Traceability connects each stage of the delivery lifecycle.
A typical traceability chain might look like this:
- Product Vision
- Product Brief
- Backlog and User Stories
- Acceptance Criteria
- Architecture and API Specifications
- Code Implementation
- Automated Tests
- Deployment and Monitoring
With this structure in place, engineers can follow the chain from production behavior back to the original requirement.
This clarity becomes extremely valuable when evolving large systems or onboarding new teams.
Traceability helps maintain engineering discipline across long-running projects.
What This Means for Engineering Leaders
For engineering leaders, the goal of AI in delivery should not be limited to faster code generation.
The larger opportunity lies in improving the efficiency and consistency of the engineering lifecycle.

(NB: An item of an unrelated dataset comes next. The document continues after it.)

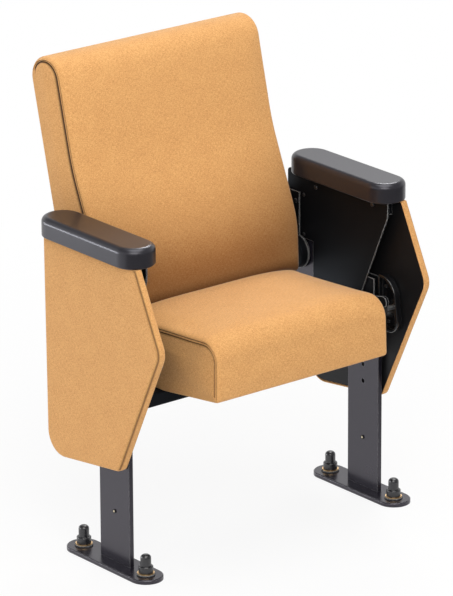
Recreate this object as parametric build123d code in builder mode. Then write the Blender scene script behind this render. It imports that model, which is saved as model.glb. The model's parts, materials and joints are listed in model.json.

An AI-augmented framework helps teams:
- Reduce ambiguity in requirements
- Align design and implementation more closely
- Establish architecture earlier in the lifecycle
- Integrate testing into development
- Maintain traceability across evolving systems
When these practices are implemented together, delivery becomes more predictable and scalable.
Teams spend less time resolving inconsistencies and more time building capabilities.
AI as an Enforcer of Engineering Discipline
AI in software engineering is often discussed in terms of automation and productivity.
But the most meaningful impact may be in reinforcing engineering discipline across the delivery lifecycle.
When requirements, architecture, design, development, and testing share structured artifacts, alignment improves naturally.
AI agents help maintain this alignment by generating, validating, and connecting the artifacts that guide engineering work.
Human engineers remain responsible for architecture, strategy, and product understanding.
AI strengthens the system around them.
For enterprise software systems that evolve over years, this combination of human judgment and structured AI assistance creates a delivery process that is more resilient, more traceable, and more efficient.
That is the promise of an AI-Augmented Delivery Framework.